La Libye est plongée dans une profonde crise économique depuis la fermeture mi-2013 de ses principaux sites pétroliers, privant l’Etat de l’essentiel de ses revenus, trois ans après la révolution qui a renversé le régime de Mouammar Kadhafi.
Dans l’Est, des partisans du système fédéral bloquent depuis juillet les principaux terminaux pétroliers, ce qui a entraîné pendant plusieurs mois une chute de la production du pays à 250 000 barils par jour, contre 1,5 million b/j auparavant.
Après la levée du blocus imposé par des protestataires sur le champ al-Charara au Sud, la production est remontée début janvier à 570 000 b/j, avant de reculer de nouveau cette semaine avec la fermeture par des manifestants du champ d’al-Wafa dans le Sud-Ouest.
Dans un pays où le secteur pétrolier contribue à hauteur de 70% du PIB, de 95% des revenus de l’État et de 98% de ses exportations, cette instabilité a de lourdes conséquences...
Selon des estimations du ministère du Pétrole et de la Banque mondiale, la Libye a ainsi subi des pertes estimées à plus de 10 milliards de dollars depuis juillet.
Et le Premier ministre Ali Zeidan a estimé que son pays était désormais entré dans une crise économique, affirmant que le gouvernement pourrait avoir des difficultés à payer les salaires sur le budget 2014.
Recul du PIB en 2013
D’après le Fonds monétaire international (FMI), l’économie libyenne s’est contractée de 5,1% en 2013.
La crise pétrolière a causé une perte de 6,5 points de croissance, a estimé auprès de l’AFP un représentant d’une institution financière internationale basé à Tripoli, s’exprimant sous le couvert de l’anonymat.

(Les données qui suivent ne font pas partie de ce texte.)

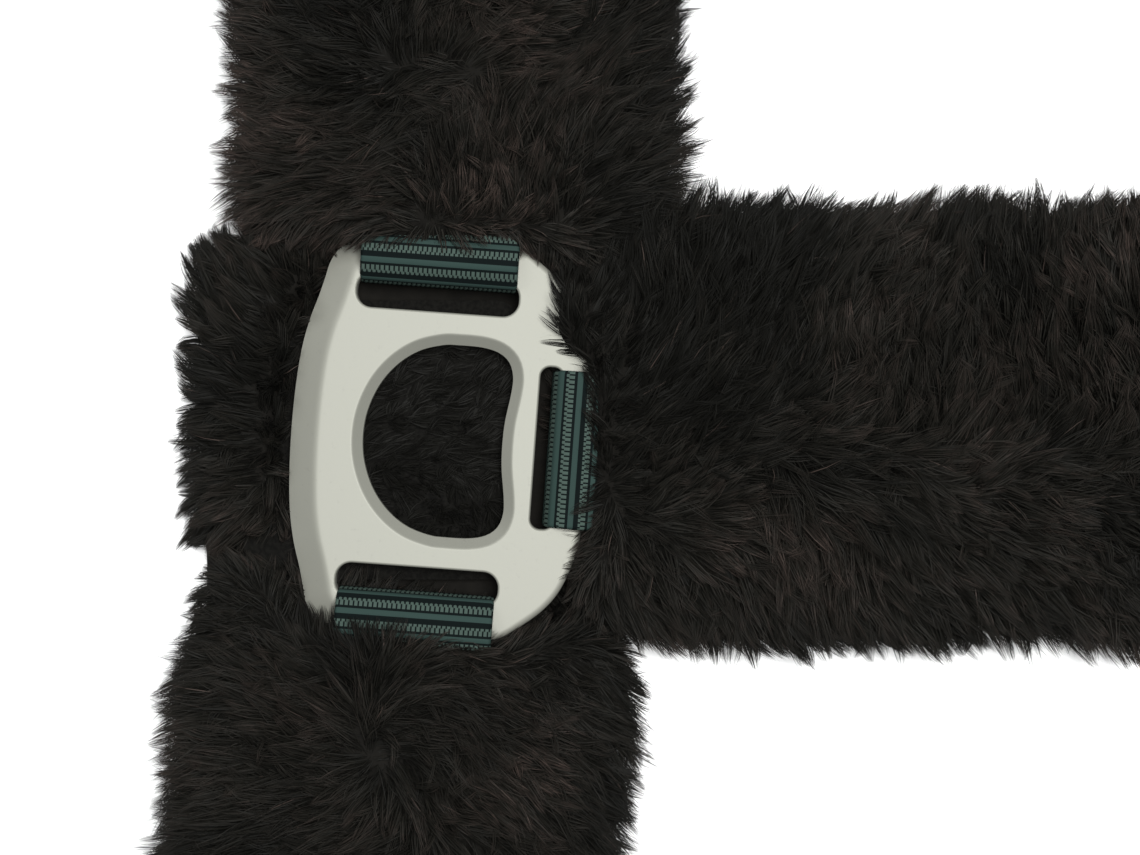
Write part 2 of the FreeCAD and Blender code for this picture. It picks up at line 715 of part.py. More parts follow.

Et même si la crise (pétrolière) est résolue, la Libye mettra plus longtemps pour revenir à son niveau de production qu’elle ne l’a fait après la révolution ayant conduit en 2011 à la chute du régime Khadafi, ajoute-t-il, en raison de problèmes techniques et logistiques, et de la difficulté à retrouver des clients.
Après un excédent budgétaire en 2012, la Libye devrait connaître un déficit d’environ 5% du PIB en 2013 et de 4% en 2014, selon la Banque mondiale, qui souligne que le gouvernement a dû puiser entre 10 et 13 milliards de dollars dans son stock de réserves de devises.
"La crise pétrolière a profondément affecté l’économie, réduisant considérablement les ressources de l’État, qui est le principal pourvoyeur de l’investissement et garant de la consommation", a affirmé à l’AFP Ahmed Belras Ali, un responsable à la Bourse de Tripoli.
"Cette situation a commencé à avoir des effets sur les investissements boursiers, en provoquant un climat de peur chez les hommes d’affaires", a-t-il ajouté.
Espoir dans le secteur privé
En raison de l’instabilité et de la montée de l’insécurité dans le pays, où des milices composées d’ex-rebelles imposent leur loi, les compagnies étrangères rechignent aussi à revenir, retardant la reconstruction du pays dont les infrastructures déjà vétustes ont été affectées par le conflit de 2011.
Les coupures de courant sont de plus en plus fréquentes, en particulier dans l’Ouest.
Néanmoins, ces derniers mois, magasins et boutiques ont fleuri à Tripoli et dans les grandes villes du pays, proposant tout type d’articles et équipements, y compris des marques de luxe occidentales, témoignant d’une éclosion du secteur privé.
Ces investissements ont été réalisés grâce à des partenariats avec les investisseurs étrangers, alors que l’État, plombé par la crise pétrolière, n’a pas pu réaliser les dépenses dans les projets de développement prévus, a expliqué Idriss Abdelhadi, président de la chambre du commerce.
Selon des experts, ces investissements concernent des pans peu importants de l’économie, comme le commerce et les services à faible valeur ajoutée.
Mais d’après M. Ali, malgré les difficultés actuelles, l’espoir réside dans le secteur privé qui servira de locomotive à l’économie.
La Banque mondiale a d’ailleurs récemment souligné le besoin urgent d’une diversification de l’économie et appelé à des réformes pour générer un secteur privé dynamique, en estimant que les principaux obstacles à son développement étaient le manque d’accès aux financements, l’incertitude dans l’environnement règlementaire et la situation sécuritaire.